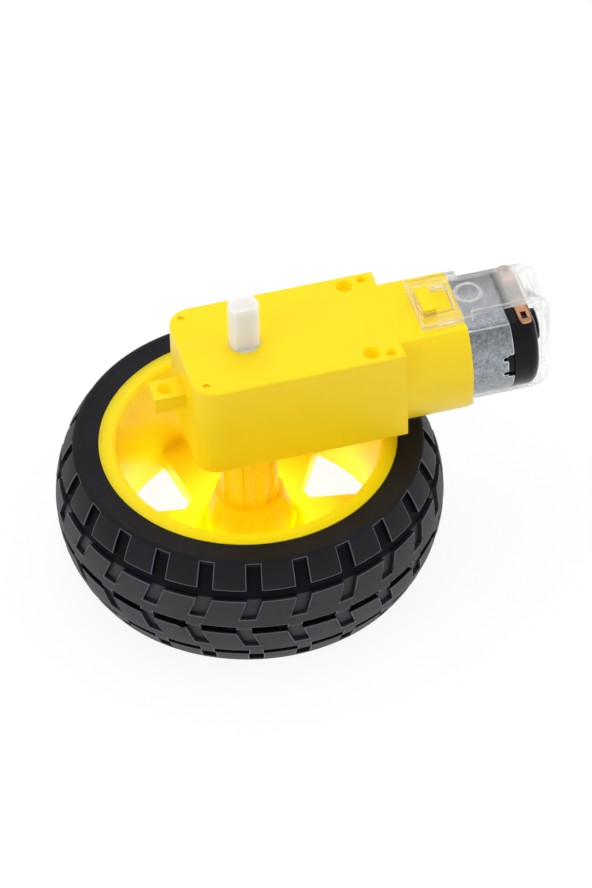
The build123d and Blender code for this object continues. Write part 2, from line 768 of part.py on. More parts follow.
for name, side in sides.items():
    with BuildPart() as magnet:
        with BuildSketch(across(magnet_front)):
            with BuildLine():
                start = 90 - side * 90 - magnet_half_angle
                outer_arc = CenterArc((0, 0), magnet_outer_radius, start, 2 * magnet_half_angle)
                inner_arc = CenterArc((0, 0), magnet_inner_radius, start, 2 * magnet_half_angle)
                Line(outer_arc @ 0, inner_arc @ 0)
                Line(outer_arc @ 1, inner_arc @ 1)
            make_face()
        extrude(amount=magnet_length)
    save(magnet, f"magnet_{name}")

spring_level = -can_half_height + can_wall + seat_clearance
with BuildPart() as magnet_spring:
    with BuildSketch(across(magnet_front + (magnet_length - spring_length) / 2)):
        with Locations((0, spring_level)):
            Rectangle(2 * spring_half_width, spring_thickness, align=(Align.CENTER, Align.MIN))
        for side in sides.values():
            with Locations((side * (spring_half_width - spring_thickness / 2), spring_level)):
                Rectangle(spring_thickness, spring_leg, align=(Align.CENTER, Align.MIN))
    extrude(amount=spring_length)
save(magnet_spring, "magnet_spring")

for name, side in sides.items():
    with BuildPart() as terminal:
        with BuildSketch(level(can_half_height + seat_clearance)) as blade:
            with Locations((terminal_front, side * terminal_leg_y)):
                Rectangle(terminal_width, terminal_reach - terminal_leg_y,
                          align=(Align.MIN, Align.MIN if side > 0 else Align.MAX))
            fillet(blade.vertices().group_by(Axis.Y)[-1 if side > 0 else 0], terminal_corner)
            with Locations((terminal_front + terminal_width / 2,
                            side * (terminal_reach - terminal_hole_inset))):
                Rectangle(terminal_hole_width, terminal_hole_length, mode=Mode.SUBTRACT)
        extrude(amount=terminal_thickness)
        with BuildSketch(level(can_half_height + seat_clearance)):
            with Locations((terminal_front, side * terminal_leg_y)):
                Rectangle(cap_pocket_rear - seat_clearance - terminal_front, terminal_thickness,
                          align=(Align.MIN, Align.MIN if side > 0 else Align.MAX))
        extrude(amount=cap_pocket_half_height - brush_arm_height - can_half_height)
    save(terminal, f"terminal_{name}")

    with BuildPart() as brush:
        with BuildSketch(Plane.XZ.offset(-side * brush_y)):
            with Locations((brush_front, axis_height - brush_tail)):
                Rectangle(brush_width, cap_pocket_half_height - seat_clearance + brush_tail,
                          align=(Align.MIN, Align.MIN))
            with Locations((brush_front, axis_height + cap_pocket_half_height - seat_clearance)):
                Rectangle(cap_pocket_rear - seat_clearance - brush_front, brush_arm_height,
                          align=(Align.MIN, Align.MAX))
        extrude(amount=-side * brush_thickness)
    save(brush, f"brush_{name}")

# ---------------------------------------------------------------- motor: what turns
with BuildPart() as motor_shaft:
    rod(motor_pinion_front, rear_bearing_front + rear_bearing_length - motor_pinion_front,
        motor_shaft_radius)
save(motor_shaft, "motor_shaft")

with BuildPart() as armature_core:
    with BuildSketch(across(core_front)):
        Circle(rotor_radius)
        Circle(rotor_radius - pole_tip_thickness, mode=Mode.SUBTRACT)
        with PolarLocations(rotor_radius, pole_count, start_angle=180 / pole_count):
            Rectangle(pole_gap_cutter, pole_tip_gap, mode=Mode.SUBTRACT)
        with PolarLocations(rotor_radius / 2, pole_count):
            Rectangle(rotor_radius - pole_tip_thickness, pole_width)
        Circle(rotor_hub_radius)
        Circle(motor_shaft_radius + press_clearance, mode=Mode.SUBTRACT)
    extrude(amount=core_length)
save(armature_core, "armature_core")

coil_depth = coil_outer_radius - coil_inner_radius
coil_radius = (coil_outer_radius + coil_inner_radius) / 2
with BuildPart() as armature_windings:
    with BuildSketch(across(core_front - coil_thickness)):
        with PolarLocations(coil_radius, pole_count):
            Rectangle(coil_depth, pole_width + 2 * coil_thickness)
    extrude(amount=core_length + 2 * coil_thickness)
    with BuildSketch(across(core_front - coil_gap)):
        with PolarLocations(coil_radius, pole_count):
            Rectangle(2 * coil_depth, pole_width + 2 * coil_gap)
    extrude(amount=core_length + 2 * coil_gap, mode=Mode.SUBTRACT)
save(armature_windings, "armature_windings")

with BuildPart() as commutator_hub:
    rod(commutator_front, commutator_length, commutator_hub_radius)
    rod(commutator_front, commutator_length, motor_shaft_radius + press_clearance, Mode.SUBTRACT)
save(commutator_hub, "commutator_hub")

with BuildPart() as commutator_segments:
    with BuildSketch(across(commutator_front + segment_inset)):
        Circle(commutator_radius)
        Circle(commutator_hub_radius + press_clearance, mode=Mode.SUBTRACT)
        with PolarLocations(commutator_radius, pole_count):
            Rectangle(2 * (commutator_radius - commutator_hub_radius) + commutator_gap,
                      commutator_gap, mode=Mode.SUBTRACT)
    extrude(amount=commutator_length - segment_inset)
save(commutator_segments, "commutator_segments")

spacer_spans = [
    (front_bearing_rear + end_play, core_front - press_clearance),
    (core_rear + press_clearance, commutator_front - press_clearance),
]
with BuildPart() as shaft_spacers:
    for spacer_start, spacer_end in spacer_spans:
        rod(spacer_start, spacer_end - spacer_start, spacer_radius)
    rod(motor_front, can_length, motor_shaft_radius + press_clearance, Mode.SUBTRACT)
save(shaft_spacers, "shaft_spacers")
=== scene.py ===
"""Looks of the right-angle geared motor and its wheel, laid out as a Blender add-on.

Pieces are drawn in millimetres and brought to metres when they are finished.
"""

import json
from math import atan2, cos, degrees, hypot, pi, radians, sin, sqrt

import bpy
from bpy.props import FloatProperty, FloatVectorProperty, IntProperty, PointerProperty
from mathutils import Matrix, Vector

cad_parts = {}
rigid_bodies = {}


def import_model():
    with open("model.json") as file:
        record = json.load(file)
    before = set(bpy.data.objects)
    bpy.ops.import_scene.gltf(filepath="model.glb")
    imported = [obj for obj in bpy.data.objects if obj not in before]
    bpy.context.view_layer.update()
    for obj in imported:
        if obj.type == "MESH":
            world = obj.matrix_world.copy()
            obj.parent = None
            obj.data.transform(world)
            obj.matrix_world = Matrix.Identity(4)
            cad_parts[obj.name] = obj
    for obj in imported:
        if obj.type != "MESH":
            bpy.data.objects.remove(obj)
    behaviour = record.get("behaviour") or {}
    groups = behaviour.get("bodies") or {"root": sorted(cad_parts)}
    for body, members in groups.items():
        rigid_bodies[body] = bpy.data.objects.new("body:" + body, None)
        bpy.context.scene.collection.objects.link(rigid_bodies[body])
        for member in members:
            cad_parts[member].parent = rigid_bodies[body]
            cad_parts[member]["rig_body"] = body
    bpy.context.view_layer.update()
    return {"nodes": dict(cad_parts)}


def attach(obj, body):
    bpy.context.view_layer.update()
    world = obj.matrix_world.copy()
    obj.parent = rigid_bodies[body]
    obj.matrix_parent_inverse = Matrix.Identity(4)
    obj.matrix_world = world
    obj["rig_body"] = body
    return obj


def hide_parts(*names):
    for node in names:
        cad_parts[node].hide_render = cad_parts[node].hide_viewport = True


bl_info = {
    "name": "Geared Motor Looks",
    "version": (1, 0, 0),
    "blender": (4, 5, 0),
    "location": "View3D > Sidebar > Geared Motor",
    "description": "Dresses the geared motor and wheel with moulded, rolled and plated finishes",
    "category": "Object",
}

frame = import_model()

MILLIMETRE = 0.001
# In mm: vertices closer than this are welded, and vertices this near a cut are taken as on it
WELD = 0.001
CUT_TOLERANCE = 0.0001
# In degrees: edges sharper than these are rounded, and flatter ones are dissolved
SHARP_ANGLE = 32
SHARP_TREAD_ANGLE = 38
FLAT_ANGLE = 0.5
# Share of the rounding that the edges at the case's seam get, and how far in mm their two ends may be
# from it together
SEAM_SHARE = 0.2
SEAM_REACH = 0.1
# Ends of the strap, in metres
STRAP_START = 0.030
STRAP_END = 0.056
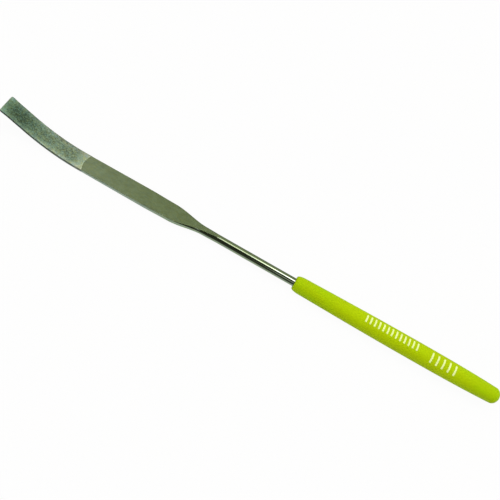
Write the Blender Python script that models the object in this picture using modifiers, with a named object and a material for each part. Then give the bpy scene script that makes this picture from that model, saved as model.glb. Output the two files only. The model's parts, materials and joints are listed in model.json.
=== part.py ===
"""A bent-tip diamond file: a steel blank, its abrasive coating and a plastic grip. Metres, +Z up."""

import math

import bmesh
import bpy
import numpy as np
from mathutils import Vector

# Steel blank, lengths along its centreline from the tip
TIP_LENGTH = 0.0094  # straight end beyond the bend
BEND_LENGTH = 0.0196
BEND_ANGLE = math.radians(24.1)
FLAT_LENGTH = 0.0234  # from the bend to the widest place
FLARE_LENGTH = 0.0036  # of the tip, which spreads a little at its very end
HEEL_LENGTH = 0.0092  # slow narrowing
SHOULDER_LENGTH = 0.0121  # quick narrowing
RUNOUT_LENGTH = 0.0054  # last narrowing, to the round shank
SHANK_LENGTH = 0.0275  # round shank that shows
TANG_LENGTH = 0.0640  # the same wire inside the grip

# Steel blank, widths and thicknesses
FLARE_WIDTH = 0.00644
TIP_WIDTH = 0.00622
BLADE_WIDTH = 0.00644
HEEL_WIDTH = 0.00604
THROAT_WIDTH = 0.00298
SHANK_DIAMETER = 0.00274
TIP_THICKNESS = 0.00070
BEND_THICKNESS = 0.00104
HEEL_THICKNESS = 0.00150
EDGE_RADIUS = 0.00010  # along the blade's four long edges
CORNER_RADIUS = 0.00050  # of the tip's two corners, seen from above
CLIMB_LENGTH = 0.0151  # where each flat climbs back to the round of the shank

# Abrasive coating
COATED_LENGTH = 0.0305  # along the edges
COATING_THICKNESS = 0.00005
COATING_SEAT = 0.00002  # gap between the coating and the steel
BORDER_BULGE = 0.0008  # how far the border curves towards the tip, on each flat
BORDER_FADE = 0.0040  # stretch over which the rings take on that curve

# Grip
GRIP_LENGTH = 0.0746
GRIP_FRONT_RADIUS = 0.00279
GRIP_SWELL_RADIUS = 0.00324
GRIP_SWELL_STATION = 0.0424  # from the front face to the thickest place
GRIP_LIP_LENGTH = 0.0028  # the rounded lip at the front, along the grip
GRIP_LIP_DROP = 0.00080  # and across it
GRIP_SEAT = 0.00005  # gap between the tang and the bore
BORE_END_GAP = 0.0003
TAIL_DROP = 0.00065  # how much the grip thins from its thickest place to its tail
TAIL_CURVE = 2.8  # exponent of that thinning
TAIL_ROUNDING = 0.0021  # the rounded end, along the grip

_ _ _

GOAL: Extract from the listing above the lines between the line containing "rod(motor_front, can_length, motor_shaft_radius" and the line containing "for body, members", keeping both of those lines. Output nothing else.

FINAL RESULT:
    rod(motor_front, can_length, motor_shaft_radius + press_clearance, Mode.SUBTRACT)
save(shaft_spacers, "shaft_spacers")
=== scene.py ===
"""Looks of the right-angle geared motor and its wheel, laid out as a Blender add-on.

Pieces are drawn in millimetres and brought to metres when they are finished.
"""

import json
from math import atan2, cos, degrees, hypot, pi, radians, sin, sqrt

import bpy
from bpy.props import FloatProperty, FloatVectorProperty, IntProperty, PointerProperty
from mathutils import Matrix, Vector

cad_parts = {}
rigid_bodies = {}


def import_model():
    with open("model.json") as file:
        record = json.load(file)
    before = set(bpy.data.objects)
    bpy.ops.import_scene.gltf(filepath="model.glb")
    imported = [obj for obj in bpy.data.objects if obj not in before]
    bpy.context.view_layer.update()
    for obj in imported:
        if obj.type == "MESH":
            world = obj.matrix_world.copy()
            obj.parent = None
            obj.data.transform(world)
            obj.matrix_world = Matrix.Identity(4)
            cad_parts[obj.name] = obj
    for obj in imported:
        if obj.type != "MESH":
            bpy.data.objects.remove(obj)
    behaviour = record.get("behaviour") or {}
    groups = behaviour.get("bodies") or {"root": sorted(cad_parts)}
    for body, members in groups.items():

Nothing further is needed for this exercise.